Written instruction:
Include in the output exactly the lines from the opening of the data through the line containing "return np.where(t <", and nothing more.
===== Information given =====
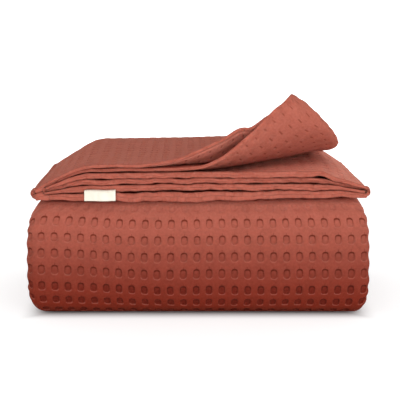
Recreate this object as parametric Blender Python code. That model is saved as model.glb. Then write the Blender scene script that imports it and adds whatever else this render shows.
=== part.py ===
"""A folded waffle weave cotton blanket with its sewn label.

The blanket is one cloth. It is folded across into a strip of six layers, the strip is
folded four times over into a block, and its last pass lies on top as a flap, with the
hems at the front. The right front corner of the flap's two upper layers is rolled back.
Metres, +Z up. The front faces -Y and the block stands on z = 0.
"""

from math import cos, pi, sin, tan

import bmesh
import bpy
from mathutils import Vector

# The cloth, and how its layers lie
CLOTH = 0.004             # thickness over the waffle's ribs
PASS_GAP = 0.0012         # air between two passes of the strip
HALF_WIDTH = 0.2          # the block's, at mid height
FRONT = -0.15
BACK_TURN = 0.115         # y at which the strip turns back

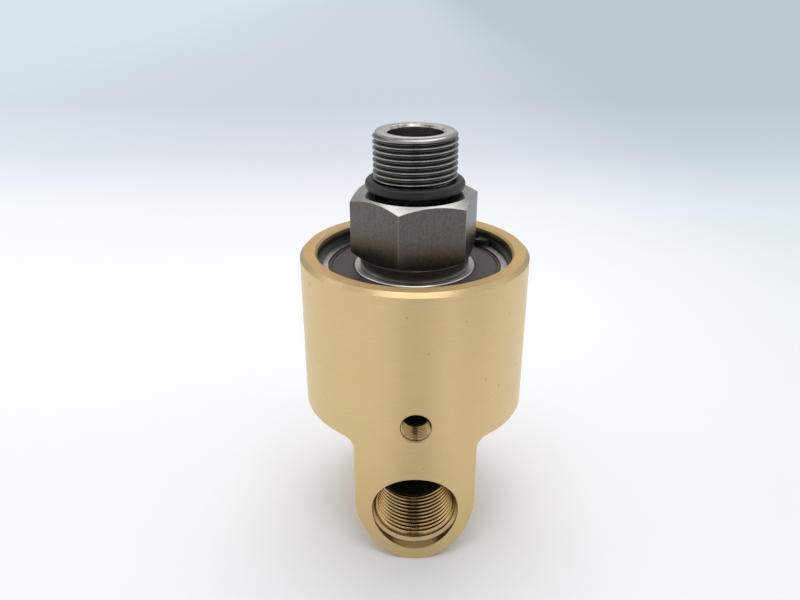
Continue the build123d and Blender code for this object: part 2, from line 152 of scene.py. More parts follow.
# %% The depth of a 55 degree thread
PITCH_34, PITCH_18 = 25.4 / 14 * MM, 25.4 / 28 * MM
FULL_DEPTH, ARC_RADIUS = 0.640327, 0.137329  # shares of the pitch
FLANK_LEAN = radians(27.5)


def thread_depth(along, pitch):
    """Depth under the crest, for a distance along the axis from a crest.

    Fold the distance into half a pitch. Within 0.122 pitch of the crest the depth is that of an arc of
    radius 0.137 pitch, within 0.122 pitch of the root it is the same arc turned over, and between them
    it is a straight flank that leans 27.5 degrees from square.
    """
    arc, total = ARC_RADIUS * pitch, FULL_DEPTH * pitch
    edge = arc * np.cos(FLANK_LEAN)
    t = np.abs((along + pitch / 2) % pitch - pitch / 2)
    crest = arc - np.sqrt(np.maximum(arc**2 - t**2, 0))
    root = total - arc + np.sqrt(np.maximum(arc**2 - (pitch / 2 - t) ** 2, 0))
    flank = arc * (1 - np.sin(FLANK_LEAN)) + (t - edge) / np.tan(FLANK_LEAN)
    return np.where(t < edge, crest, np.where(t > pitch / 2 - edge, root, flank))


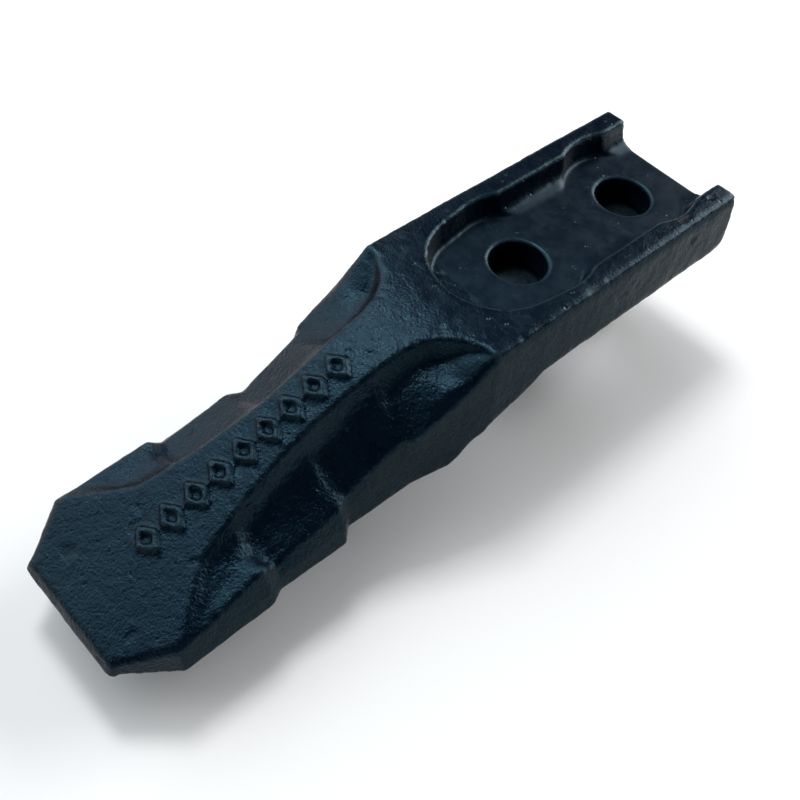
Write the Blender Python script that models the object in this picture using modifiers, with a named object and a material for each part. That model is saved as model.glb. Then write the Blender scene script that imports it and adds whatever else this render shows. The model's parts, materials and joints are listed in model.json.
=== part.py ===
=====
Written solution:
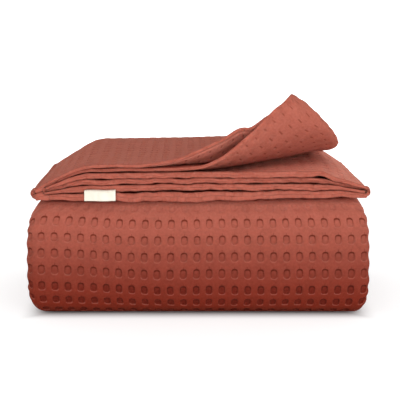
Recreate this object as parametric Blender Python code. That model is saved as model.glb. Then write the Blender scene script that imports it and adds whatever else this render shows.
=== part.py ===
"""A folded waffle weave cotton blanket with its sewn label.

The blanket is one cloth. It is folded across into a strip of six layers, the strip is
folded four times over into a block, and its last pass lies on top as a flap, with the
hems at the front. The right front corner of the flap's two upper layers is rolled back.
Metres, +Z up. The front faces -Y and the block stands on z = 0.
"""

from math import cos, pi, sin, tan

import bmesh
import bpy
from mathutils import Vector

# The cloth, and how its layers lie
CLOTH = 0.004             # thickness over the waffle's ribs
PASS_GAP = 0.0012         # air between two passes of the strip
HALF_WIDTH = 0.2          # the block's, at mid height
FRONT = -0.15
BACK_TURN = 0.115         # y at which the strip turns back

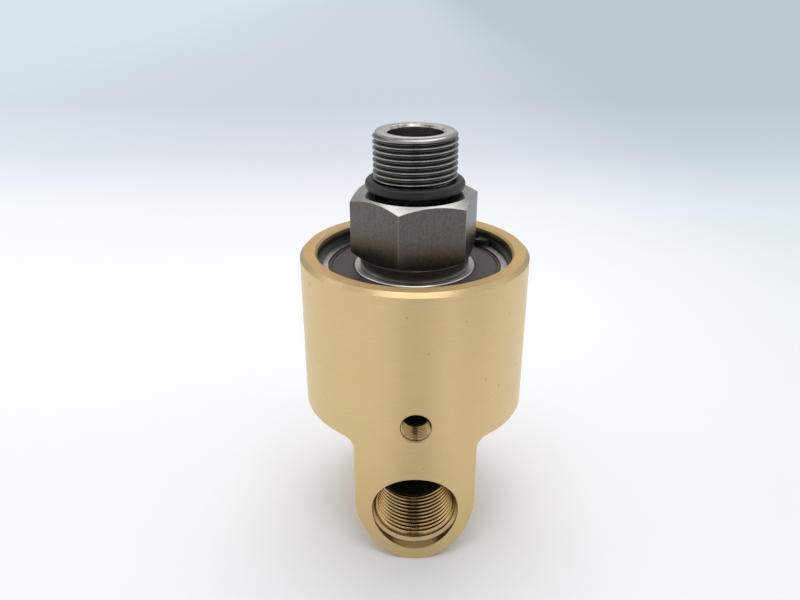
Continue the build123d and Blender code for this object: part 2, from line 152 of scene.py. More parts follow.
# %% The depth of a 55 degree thread
PITCH_34, PITCH_18 = 25.4 / 14 * MM, 25.4 / 28 * MM
FULL_DEPTH, ARC_RADIUS = 0.640327, 0.137329  # shares of the pitch
FLANK_LEAN = radians(27.5)


def thread_depth(along, pitch):
    """Depth under the crest, for a distance along the axis from a crest.

    Fold the distance into half a pitch. Within 0.122 pitch of the crest the depth is that of an arc of
    radius 0.137 pitch, within 0.122 pitch of the root it is the same arc turned over, and between them
    it is a straight flank that leans 27.5 degrees from square.
    """
    arc, total = ARC_RADIUS * pitch, FULL_DEPTH * pitch
    edge = arc * np.cos(FLANK_LEAN)
    t = np.abs((along + pitch / 2) % pitch - pitch / 2)
    crest = arc - np.sqrt(np.maximum(arc**2 - t**2, 0))
    root = total - arc + np.sqrt(np.maximum(arc**2 - (pitch / 2 - t) ** 2, 0))
    flank = arc * (1 - np.sin(FLANK_LEAN)) + (t - edge) / np.tan(FLANK_LEAN)
    return np.where(t < edge, crest, np.where(t > pitch / 2 - edge, root, flank))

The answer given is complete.